>> Start
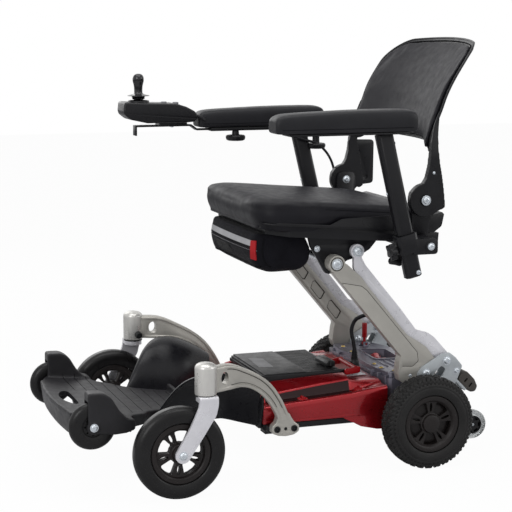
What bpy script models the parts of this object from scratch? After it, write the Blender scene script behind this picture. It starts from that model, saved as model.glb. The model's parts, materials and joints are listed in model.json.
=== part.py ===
"""Portable power wheelchair: an assembly of separate pieces, in metres, with +Z up.

The chair faces -Y and its left side is +X. The origin is on the ground, midway between the wheels.
Each piece of the left side is modelled first, and its right twin is its mirror image.
"""

import math

import bmesh
import bpy
from mathutils import Matrix, Vector

# Clearances
GAP = 0.0003
PIN_CLEARANCE = 0.0005
RUNNING_GAP = 0.0015

# Drive wheels
DRIVE_RADIUS = 0.1015
DRIVE_WIDTH = 0.060
DRIVE_OUTER_X = 0.270
DRIVE_RIM_RADIUS = 0.0625
AXLE_Y = 0.297
AXLE_RADIUS = 0.008
MOTOR_RADIUS = 0.036

RIM_STEPS = 15
TYRE_STEPS = 24

# Casters
CASTER_RADIUS = 0.096
CASTER_WIDTH = 0.040
CASTER_RIM_RADIUS = 0.063
CASTER_TRAIL = 0.055
CASTER_X = 0.280
SWIVEL_X = 0.286
SWIVEL_Y = -0.219
HEAD_RADIUS = 0.0225
HEAD_LOW = 0.213
HEAD_TOP = 0.272
STEM_RADIUS = 0.008
BLADE_THICKNESS = 0.007
BLADE_OUTER_X = 0.311
CROWN_THICKNESS = 0.0117

# Small wheels
FRONT_WHEEL_RADIUS = 0.0495
FRONT_WHEEL_WIDTH = 0.024
FRONT_WHEEL_X = 0.198
FRONT_WHEEL_Y = -0.4335
FRONT_WHEEL_Z = 0.144
ANTI_TIP_RADIUS = 0.033
ANTI_TIP_WIDTH = 0.022
ANTI_TIP_X = 0.150
ANTI_TIP_Y = 0.450
ANTI_TIP_Z = 0.060
SMALL_PIN_RADIUS = 0.004

# Base
PAN_HALF_WIDTH = 0.186
PAN_LOW = 0.097
PAN_TOP = 0.1125
PAN_FRONT = -0.060
PAN_REAR = 0.252
COVER_HALF_WIDTH = 0.193
COVER_REAR = 0.2235
ARCH_LUG_X = 0.2122
ARCH_FOOT_Y = -0.026
ARCH_FOOT_Z = 0.108

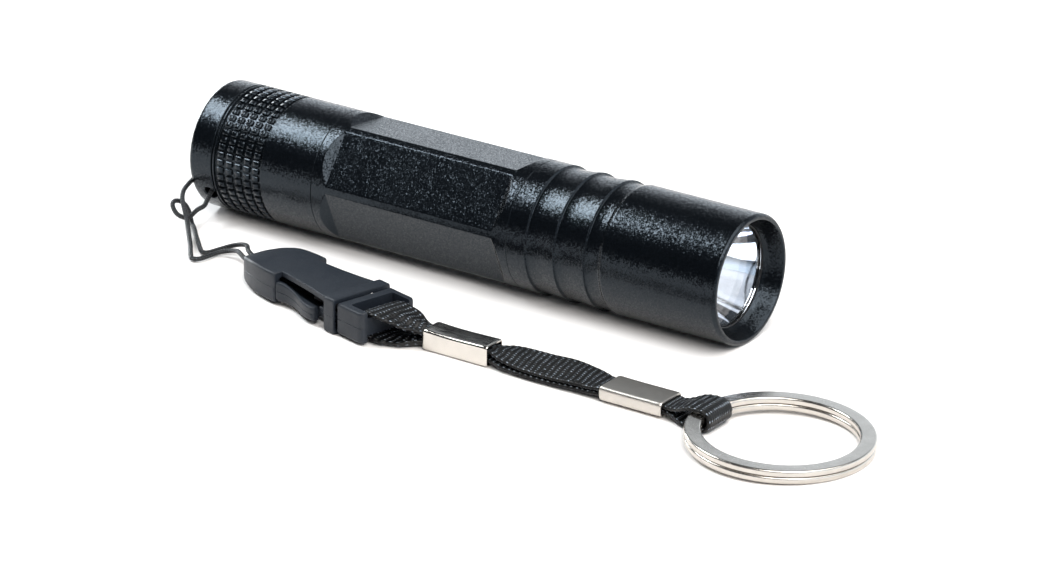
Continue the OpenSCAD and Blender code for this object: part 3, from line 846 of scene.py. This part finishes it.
>> End
Send back every record, precisely as written.

- Answer in full:
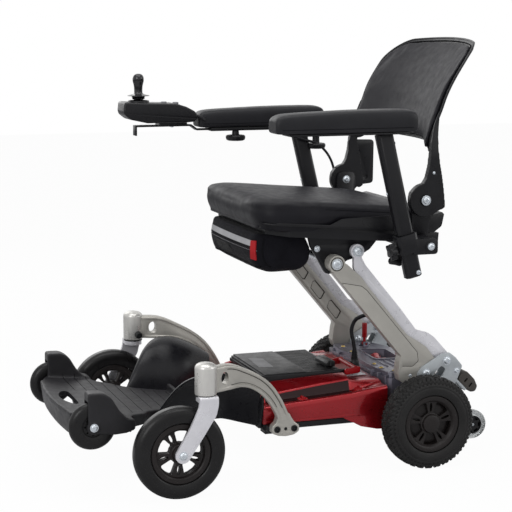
What bpy script models the parts of this object from scratch? After it, write the Blender scene script behind this picture. It starts from that model, saved as model.glb. The model's parts, materials and joints are listed in model.json.
=== part.py ===
"""Portable power wheelchair: an assembly of separate pieces, in metres, with +Z up.

The chair faces -Y and its left side is +X. The origin is on the ground, midway between the wheels.
Each piece of the left side is modelled first, and its right twin is its mirror image.
"""

import math

import bmesh
import bpy
from mathutils import Matrix, Vector

# Clearances
GAP = 0.0003
PIN_CLEARANCE = 0.0005
RUNNING_GAP = 0.0015

# Drive wheels
DRIVE_RADIUS = 0.1015
DRIVE_WIDTH = 0.060
DRIVE_OUTER_X = 0.270
DRIVE_RIM_RADIUS = 0.0625
AXLE_Y = 0.297
AXLE_RADIUS = 0.008
MOTOR_RADIUS = 0.036

RIM_STEPS = 15
TYRE_STEPS = 24

# Casters
CASTER_RADIUS = 0.096
CASTER_WIDTH = 0.040
CASTER_RIM_RADIUS = 0.063
CASTER_TRAIL = 0.055
CASTER_X = 0.280
SWIVEL_X = 0.286
SWIVEL_Y = -0.219
HEAD_RADIUS = 0.0225
HEAD_LOW = 0.213
HEAD_TOP = 0.272
STEM_RADIUS = 0.008
BLADE_THICKNESS = 0.007
BLADE_OUTER_X = 0.311
CROWN_THICKNESS = 0.0117

# Small wheels
FRONT_WHEEL_RADIUS = 0.0495
FRONT_WHEEL_WIDTH = 0.024
FRONT_WHEEL_X = 0.198
FRONT_WHEEL_Y = -0.4335
FRONT_WHEEL_Z = 0.144
ANTI_TIP_RADIUS = 0.033
ANTI_TIP_WIDTH = 0.022
ANTI_TIP_X = 0.150
ANTI_TIP_Y = 0.450
ANTI_TIP_Z = 0.060
SMALL_PIN_RADIUS = 0.004

# Base
PAN_HALF_WIDTH = 0.186
PAN_LOW = 0.097
PAN_TOP = 0.1125
PAN_FRONT = -0.060
PAN_REAR = 0.252
COVER_HALF_WIDTH = 0.193
COVER_REAR = 0.2235
ARCH_LUG_X = 0.2122
ARCH_FOOT_Y = -0.026
ARCH_FOOT_Z = 0.108

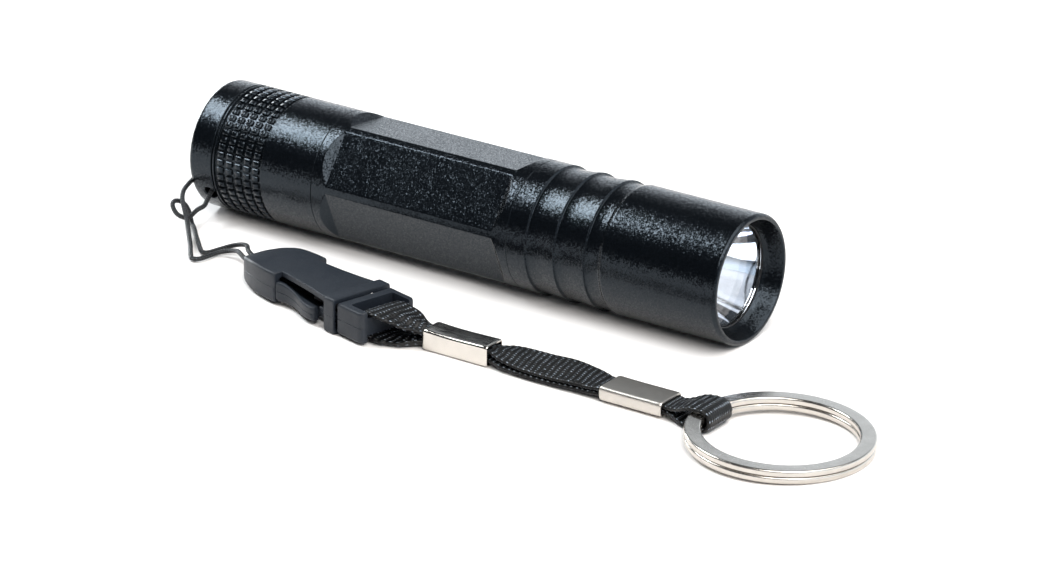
Continue the OpenSCAD and Blender code for this object: part 3, from line 846 of scene.py. This part finishes it.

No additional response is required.